Chestnut makes a point of being available, keeping office hours at GMHC from 11 a.m. to 1 p.m. on Tuesdays through Fridays. People can also call her direct line or email and she’ll arrange to meet them. “I try to make sure they stay safe and healthy,” she said.
Women Empowering Women
Harm reduction for women can be overlooked when it comes to HIV prevention and safer substance use, so GMHC’s Women Empowering Women program serves women-identified clients who are living with HIV and have histories of substance use.
Melendez is one of three GMHC counselors for the program, which meets Mondays through Fridays in both English and Spanish. Migdalia Martinez leads the Spanish-speaking group, and Durell Knights co-leads the English-speaking one with Melendez. Knights also facilitates the Methamphetamine Ryan White Harm Reduction Services program for crystal meth users, which is a sex-positive space to learn about safer usage for gay and bisexual men and transgender women.
“I have a real rapport with the women I serve on my caseload,” said Melendez. “For some, the group is their only family. I say it’s okay just to put one step forward. We’re here for you. You’re not alone.”
Both the RE-CHARGE and Women Empowering Women groups are supportive communities where clients learn daily coping tools for situations that can trigger or increase substance use. “We talk about anything and everything in the group. It’s their safe space,” said Melendez.
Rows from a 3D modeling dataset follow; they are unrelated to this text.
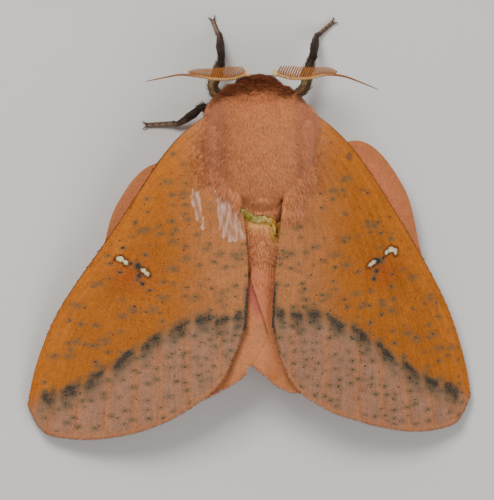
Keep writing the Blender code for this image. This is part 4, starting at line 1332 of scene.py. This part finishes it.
def slope_normals(side, count):
    """The roof's upward direction on one side, once for each root."""
    return np.tile(SLOPE_NORMAL * (side, 1, 1), (count, 1))


def plan_unwrap(place):
    """Places in a wing's plan on the flat map."""
    return (place + (0.0, 10.0)) / (18.5, 27.5)


for side, label in SIDES:
    plan = forewing_plans[side]
    share, v = rng.random(WING_SCALES), rng.uniform(0.12, 0.995, WING_SCALES) ** 0.62
    place, height, way = wing_spot(plan, share, v)
    facts = forewing_facts(place, side)
    facts["Fan"] = np.column_stack([share, v, np.full(len(v), side)])
    facts["Plan"] = in_plan(place, plan["shift"])
    keep = (facts["Worn"] < 0.3) & (place[:, 0] > SCALES_BEYOND[side])
    place, height, way = place[keep], height[keep], way[keep]
    facts = {key: values[keep] for key, values in facts.items()}
    count = len(place)
    lies = upright(side, way, np.zeros(count)) + 0.35 * rng.normal(size=(count, 3))
    sizes = tuft_sizes(count, rng, 0.2, 0.1, 0.2, 0.05)
    facts["Chance"] = rng.random(count)
    grow(f"forewing_{label}_scales", upright(side, place, height), slope_normals(side, count), lies,
         sizes, plan_unwrap(place), facts, forewing_mat, 1)

# %% Hair on the wing roots
ROOT_HAIRS = 8500
STRIP_HAIRS = 3000


def at_most(keep, most):
    """The same choice, ended after that many."""
    return keep & (np.cumsum(keep) <= most)


for side, label in SIDES:
    share, v = rng.random((2, ROOT_HAIRS * 3))
    place, height, _ = wing_spot(forewing_plans[side], share, v * 0.42)
    x, y = place.T
    y = y + 1.0 * (side > 0)
    wanted = np.maximum(fade(x, 3.6, 2.7) * fade(y, -0.6, -1.6), fade(x, 6.2, 4.0) * fade(y, -2.2, -4.2))
    facts = forewing_facts(place, side)
    keep = at_most((rng.random(len(x)) < wanted) & (facts["Worn"] < 0.2), ROOT_HAIRS)
    x, roots = x[keep], upright(side, place, height)[keep]
    count = len(roots)
    lies = np.column_stack([side * (0.25 + 0.1 * (x - 3)), np.ones(count), np.zeros(count)])
    lies = lies + 0.22 * rng.normal(size=lies.shape)
    sizes = tuft_sizes(count, rng, 0.4 + 0.8 * fade(x, 5.2, 3.2), 0.05, 0.45, 0.08)
    share_body = fade(x + 0.5 * rng.normal(size=count), 5.4, 3.0)[:, None]
    tint = body_tint(roots) * share_body * (1.12 if side > 0 else 1.0)
    tint = tint + facts["Ground"][keep][:, :3] * 1.3 * (1 - share_body)
    grow("wing_root_hair_" + label, roots, slope_normals(side, count), lies, sizes,
         plan_unwrap(place)[keep], {"Tint": colour(tint), "Chance": rng.random(count)},
         body_mat)

share, v = rng.uniform(0.5, 1.0, STRIP_HAIRS * 6), rng.random(STRIP_HAIRS * 6)
place, height, _ = wing_spot(hindwing_plans[-1], share, v)
keep = (np.abs(place[:, 0]) < 1.7) & (rng.random(len(v)) < fade(place[:, 1], 5.2, 2.8))
keep = at_most(keep, STRIP_HAIRS)
roots = upright(-1, place, height)[keep]
lies = np.column_stack([0.1 * roots[:, 0], np.ones(len(roots)), np.zeros(len(roots))])
sizes = tuft_sizes(len(roots), rng, 0.7, 0.05, 0.35, 0.05)
grow("strip_hair", roots, np.tile((0.0, 0.05, 1.0), (len(roots), 1)),
     lies + 0.18 * rng.normal(size=lies.shape), sizes, plan_unwrap(place)[keep] + (0.1, 0.0),
     coat_facts(roots), body_mat)

# %% Fringes
FRINGE = 1500
MARGIN_POINTS = 400


def fringe(kind, label, side, plan, length, facts_of, material, until=1.0):
    """Long scales along a wing's outer margin, up to that share of it."""
    share = np.sort(rng.random(FRINGE)) * until
    row = wing_place(plan, steps(MARGIN_POINTS), [1.0])[0]
    at = share * (MARGIN_POINTS - 2)
    low = at.astype(int)
    edge = row[low + 1] - row[low]
    place = row[low] + edge * (at - low)[:, None]
    out = unit(edge)[:, ::-1] * (1, -1)
    height = wing_height(place, share, np.ones(FRINGE), plan) - 0.1 * SHEET
    inside = place - out * 0.08
    facts = facts_of(inside)
    facts["Plan"] = in_plan(inside)
    facts["Chance"] = rng.random(FRINGE)
    facts["Costa"] = np.ones(FRINGE)
    facts["Fan"] = np.column_stack([share, np.ones(FRINGE), np.full(FRINGE, side)])
    facts["Ground"] = colour(facts["Ground"][:, :3] * 1.12)
    lies = upright(side, out, np.full(FRINGE, -0.1)) + 0.18 * rng.normal(size=(FRINGE, 3))
    long = length * (0.2 + 0.8 * fade(share, 0.0, 0.07))
    sizes = tuft_sizes(FRINGE, rng, long, 0.07, 0.12, 0.0)
    flat = np.column_stack([share, 0.5 + 0.4 * rng.random(FRINGE)])
    grow(f"{kind}_{label}_fringe", upright(side, inside, height), slope_normals(side, FRINGE), lies,
         sizes, flat, facts, material)


for side, label in SIDES:
    fringe("forewing", label, side, forewing_plans[side], 0.26,
           lambda place: forewing_facts(place, side), forewing_mat)
    fringe("hindwing", label, side, hindwing_plans[side], 0.36,
           lambda place: hindwing_facts(place, hindwing_plans[side]), hindwing_mat,
           0.87 if side > 0 else 1.0)

# %% [markdown]
# ## A dried drop
# Behind the thorax a drop of yellow fluid has dried on the hair. It could be a patch of paint,
# but fluid has a rounded wet edge and fills the gaps between hairs. It is a small sheet laid
# over a crooked line, thick in the middle, dropped onto whatever lies below by casting rays.

# %% Dried drop
DROP_HALF = 0.25
DROP_LIFT = 0.27
DROP_SUNK = 0.4
EASINGS = 6

below = []
for thing in ("body_skin", "forewing_left_sheet", "forewing_right_sheet"):
    mesh = bpy.data.objects[thing].data
    below.append(BVHTree.FromPolygons([v.co / MM for v in mesh.vertices],
                                      [tuple(p.vertices) for p in mesh.polygons]))


def resting_height(x, y):
    """Height of the topmost surface under a place."""
    hits = [tree.ray_cast(Vector((x, y, 12.0)), Vector((0, 0, -1)))[0] for tree in below]
    return max([0.0] + [hit.z for hit in hits if hit])


t, w = np.meshgrid(steps(70), np.linspace(-1, 1, 17), indexing="ij")
spine = smooth(DROP_LINE, t[:, 0])
way = unit(np.gradient(spine, axis=0))
aside = np.column_stack([-way[:, 1], way[:, 0]])
half = DROP_HALF * np.sin(math.pi * np.clip(t[:, 0], 0.03, 0.97)) ** 0.4
half = half * (1.0 + 0.6 * ripple(spine, 0.3) + 0.5 * fade(t[:, 0], 0.3, 0.0))
spots = (spine[:, None] + aside[:, None] * (w * half[:, None])[..., None]).reshape(-1, 2)
dome = np.sqrt(np.maximum(0.0, 1.0 - w.ravel() ** 2)) * 0.1 + 0.06 * ripple(spots, 0.2)
rest = np.array([resting_height(*spot) for spot in spots]).reshape(t.shape)
for _ in range(EASINGS):
    rest[1:-1] = (rest[:-2] + 2 * rest[1:-1] + rest[2:]) / 4
    rest[:, 1:-1] = (rest[:, :-2] + 2 * rest[:, 1:-1] + rest[:, 2:]) / 4
lift = rest.ravel() + DROP_LIFT
grid = np.arange(t.size).reshape(t.shape)
quads = np.stack([grid[:-1, :-1], grid[1:, :-1], grid[1:, 1:], grid[:-1, 1:]], -1).reshape(-1, 4)
rim = np.concatenate([grid[0, :-1], grid[:-1, -1], grid[-1, :0:-1], grid[:0:-1, 0]])
walls = np.stack([rim, np.roll(rim, -1), np.roll(rim, -1) + t.size, rim + t.size], -1)

drop_mat, g = new_material("dried_fluid", 0.2, Specular_IOR_Level=0.6, Coat_Weight=0.5)
where = g.own_place()
murk = g.noise(where, 2500.0, 4.0)
thin = g.band(murk, 0.36, 0.64)
olive = g.mix(thin, (0.27, 0.19, 0.006), (0.5, 0.41, 0.11))
amber = g.mix(thin, (0.46, 0.19, 0.008), (0.66, 0.37, 0.045))
across = g.put("SeparateXYZ", {0: where})[0]
g.finish(g.mix(g.band(across, 0.0003, -0.0006), olive, amber),
         g.band(murk, 0.3, 0.7, 0.12, 0.4), murk, 0.12, 0.8)
points = np.column_stack([np.tile(spots, (2, 1)), np.concatenate([lift + dome, lift - DROP_SUNK])])
faces = np.concatenate([quads[:, ::-1], quads + t.size, walls])
make_piece("dried_drop", points, faces, drop_mat)

# %% [markdown]
# ## Floor, light and camera
# The floor is plain and pale, so that nothing competes with the animal. A large soft light from
# above the head gives the fur its shape, and a weaker one fills the other side. The camera looks
# down on the back, rolled 11 degrees to the moth's left, through a long lens.

# %% Floor
FLOOR_CORNERS = [(-0.6, -0.6, 0), (0.6, -0.6, 0), (0.6, 0.6, 0), (-0.6, 0.6, 0)]
floor_mat, g = new_material("studio_floor", 0.85)
mist = g.noise(g.own_place(), 40.0, 2.0)
g.finish(g.mix(mist, (0.74, 0.73, 0.71), (0.80, 0.79, 0.77)))
floor_mesh = bpy.data.meshes.new("studio_floor")
floor_mesh.from_pydata(FLOOR_CORNERS, [], [(0, 1, 2, 3)])
floor_mesh.materials.append(floor_mat)
floor = bpy.data.objects.new("studio_floor", floor_mesh)
bpy.context.scene.collection.objects.link(floor)

# %% Lights
def soft_light(name, place, target, size, power, tone):
    """A square area light that looks at a point, sizes in millimetres."""
    data = bpy.data.lights.new(name, "AREA")
    data.size = size * MM
    data.energy = power
    data.color = tone
    lamp = bpy.data.objects.new(name, data)
    lamp.location = Vector(place) * MM
    lamp.rotation_euler = (Vector(target) - Vector(place)).to_track_quat("-Z", "Y").to_euler()
    bpy.context.scene.collection.objects.link(lamp)


soft_light("key_light", (110, -150, 260), (0, 2, 4), 120, 0.76, (1.0, 0.97, 0.93))
soft_light("fill_light", (-120, 160, 230), (0, 2, 4), 240, 0.36, (0.95, 0.97, 1.0))
world = bpy.data.worlds.new("studio_air")
world.use_nodes = True
world.node_tree.nodes["Background"].inputs["Color"].default_value = (1.0, 0.99, 0.97, 1.0)
world.node_tree.nodes["Background"].inputs["Strength"].default_value = 0.32
bpy.context.scene.world = world

# %% Camera
ROLL = math.radians(11.0)
TURN = math.radians(1.2)
TARGET = (1.43, 2.01, 7.5)
DISTANCE = 1500.0
LENS = 1350.0

camera_data = bpy.data.cameras.new("camera")
camera_data.lens = LENS
camera_data.sensor_width = 36.0
camera_data.clip_start = 0.01
camera_data.clip_end = 5.0
camera = bpy.data.objects.new("camera", camera_data)
bpy.context.scene.collection.objects.link(camera)
plain_right = Vector((-math.cos(ROLL), 0.0, math.sin(ROLL)))
down = Vector((0.0, 1.0, 0.0))
right = math.cos(TURN) * plain_right + math.sin(TURN) * down
up = math.sin(TURN) * plain_right - math.cos(TURN) * down
toward = Vector((math.sin(ROLL), 0.0, math.cos(ROLL)))
matrix = [[right[i], up[i], toward[i], (TARGET[i] + DISTANCE * toward[i]) * MM] for i in range(3)]
camera.matrix_world = Matrix((*matrix, (0.0, 0.0, 0.0, 1.0)))
bpy.context.scene.camera = camera
print("camera at", [round(v, 4) for v in camera.location])
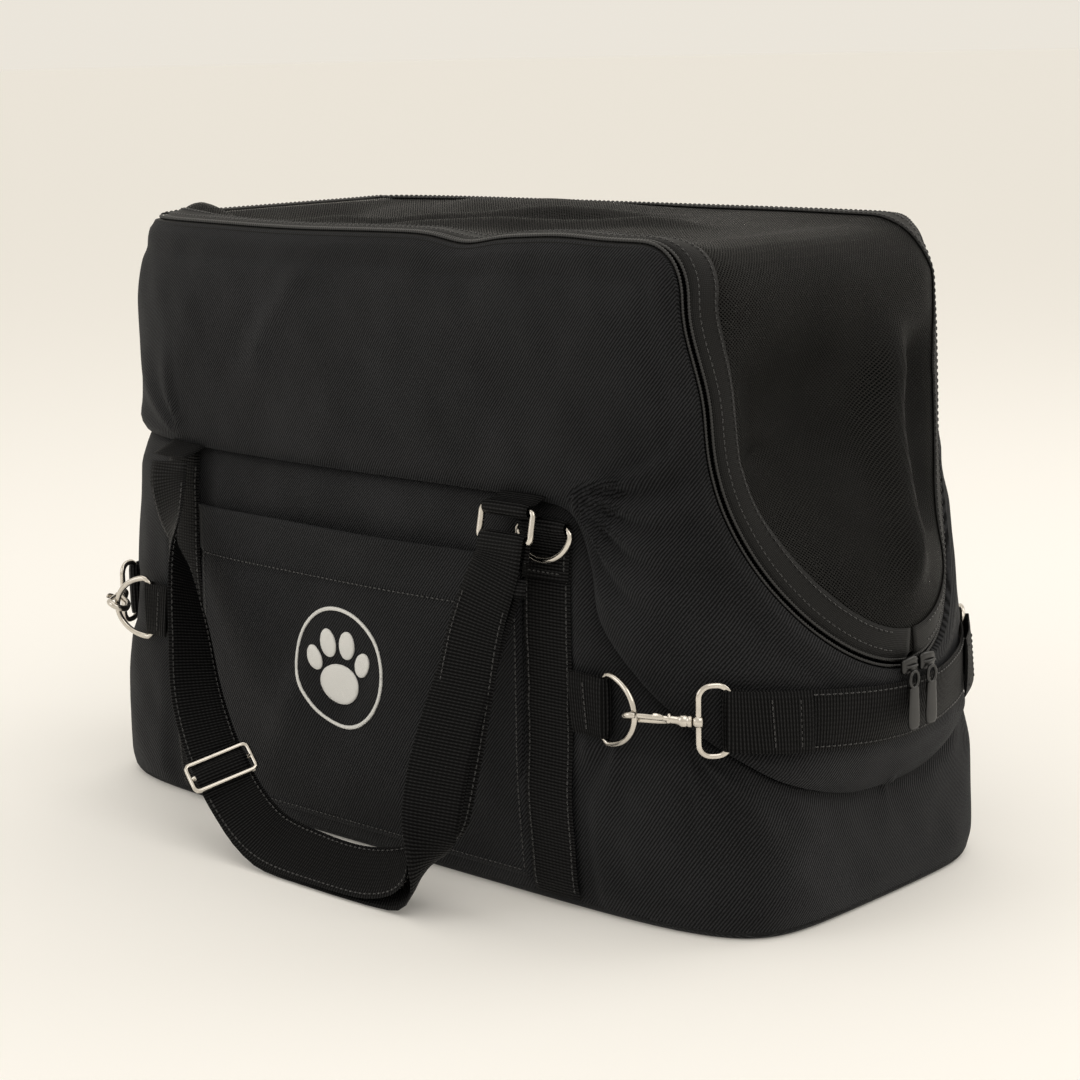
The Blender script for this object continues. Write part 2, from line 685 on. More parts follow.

The conversation can be about how to deal with traumas like grief or sexual assault, but music therapy and daily meditations are also part of the mix. “Everything doesn’t have to be doom and gloom,” she said.
“When clients share milestones completed–that they’ve returned to the workforce or are back in school, are no longer in the shelter system and have their own apartment–it lets me know that the work I’m doing is very important,” she said. Melendez, who has served on GMHC’s staff for a decade, first joined the agency as a volunteer in 2004, motivated by friends and relatives who’d lost their own battles with HIV or substance use.
She and her co-workers take their work to the streets, visiting shelters and methadone clinics in New York City’s five boroughs that have a high population of women. “It could be women we see in the street–or someone just coming out of prison with an HIV diagnosis. We let them know that if they need help, they can come to GMHC for a food pantry bag, HIV care, a Narcan kit, or fentanyl strips. GMHC is a one-stop shop,” she said.
“When I hear in the field that someone has stopped using, it makes me feel good,” Melendez said. “If I can turn one life around, I’m okay with that.”
“We’re all human. We all need support–to know you matter,” she added. “At GMHC, you’re not a number. You’re a person and you matter.”